By Nurhidayahti Mohammad Miharja
Professor Jean-François Seznec, adjunct professor at the McDonough School of Business at Georgetown University and founding member of the Lafayette Group LLC, recently gave a talk on “Industrialization in the Gulf and its Impact on the Far East.” The full-house event, held at the Hilton Hotel on 4 June, was part of a series of talks given by Dr. Seznec organized by MEI. Other seminars included “Gulf Industrial Investments in the Far East and Far East Investments in the Gulf” and “Consequences of Nuclear Energy Developments in the Gulf: Risk and Opportunities for China.”
In this first seminar, Dr. Seznec outlined four Gulf government strategies in fostering industrialization: 1) developing in areas where they have a natural advantage; 2) obtaining the best technology; 3) controlling the industry financing; and 4) establishing large industrial centers. These strategies articulate a shared vision by the Gulf states to become major economic powers, primarily through expanding their base of oil and gas reserves. Given the depletion of non-renewable energy resources alongside the risk of price volatility, a greater emphasis has been placed on the downstream oil and gas sector across the region. As a result, Dr. Seznec noted numerous joint ventures with foreign partners, especially in Qatar, which indicate a trend toward economic diversification into related fields such as chemicals and fertilizer, as well as heavy industries such as steel and aluminum. Such fields need abundant cheap energy—easily available in the Gulf.
The choice of industrialization, according to Dr. Seznec, leaves the Gulf countries better placed for growth. For instance, Saudi Aramco currently maintains the largest oil production capacity in the world with 12.5 million b/d. In addition, large downstream chemicals joint ventures have been inked between PetroRabigh and Sumitomo as well as Sadara and Dow Chemicals. He further noted the widespread reach of Middle Eastern products “increasingly used in Far East production and, in turn, re-exported to other areas” and argued for the “need for more investments from the Far East in the Middle East in advanced technology.”

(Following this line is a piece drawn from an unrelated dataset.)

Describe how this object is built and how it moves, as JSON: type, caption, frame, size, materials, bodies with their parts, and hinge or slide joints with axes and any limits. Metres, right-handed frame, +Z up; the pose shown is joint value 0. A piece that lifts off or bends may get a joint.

There remains, however, challenges such as the relatively high (40%) unemployment rate among youth in the Gulf. Instead of developing local knowledge and skills, industrialization in the region has relied heavily on foreign labor. For example, 95% of workers in Saudi Arabia’s private sector are foreign. This concern regarding a lack of local integration was highlighted by Drs. Peter Sluglett and Ali Kadri of MEI, who, in the talk’s question and answer period, described Gulf industrialization occurring as if removed from social changes in the local community.